Stephen Paulus’ Was It All a Dream after Ryökan, came across as rather trivial and poplike, nonetheless given fine advocacy by bass-baritone Musa Ngqungwana and accompanist Rohlfing.

Of the rest of the repertoire selections and performances, the most persuasive on both counts were mezzo-soprano Fleur Barron’s traversal of three lieder by Schoenberg, Warnung, Die Aufgeregten and Tod.

It wasn’t only that Barron had a dark, beautiful creamy timbre to her voice that perfectly suited this music, but she added dynamic nuance and wonderful text-painting ability in her renderings.

Kudos, too, to Renana Gutman’s extraordinary accompaniment, which forged a true musical partnership with Barron where the two reached a level of artistry beyond the mere sum of their parts.

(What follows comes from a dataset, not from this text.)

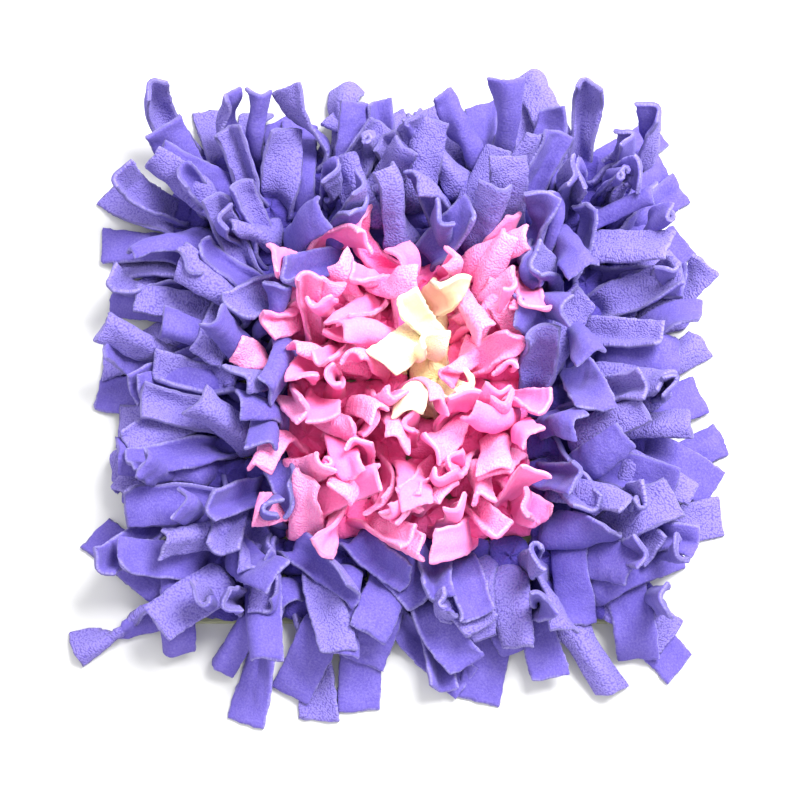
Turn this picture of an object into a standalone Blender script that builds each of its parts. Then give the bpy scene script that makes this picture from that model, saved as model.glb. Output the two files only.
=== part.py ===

Also delightful were bass-baritone Yohan Yi’s performances of two lieder by Hugo Wolf, Der Rattenfänger, which Yi performed with swagger and panache, and Abshied, where Yi’s storytelling ability took the spotlight, Yi changing his timbre to differentiate between his narration and the sung lines of a mysterious visitor. The accompaniment of Renate Rohlfing added immensely to the overall impact of these songs.

For sheer beauty of sound, soprano Rebecca Pederson made the strongest impression with her heartfelt renderings of two Schubert lieder, Nacht und Träume and Gretchen am Spinnrade.

Also significant was soprano Laetitia de Beck Spitzer Grimaldi’s pulsating performance of Geroge Crumb’s Three Early Songs, something you certainly do not hear everyday at vocal recitals.

After an intermission, wherein Ravinia CEO Welz Kauffman interviewed some of the composers and artists on stage for a radio feature, an unannounced but welcome addition to the program was had with a section of the Rachmaninoff Symphonic Dances ballet that Ravinia commissioned from Eduardo Villaro in 2002. Vanessa Valecillos and Jamal Callender danced to the Vocalise section, sung by Steans Institute alumna Michelle Areyzega and accompanied by Kauffman.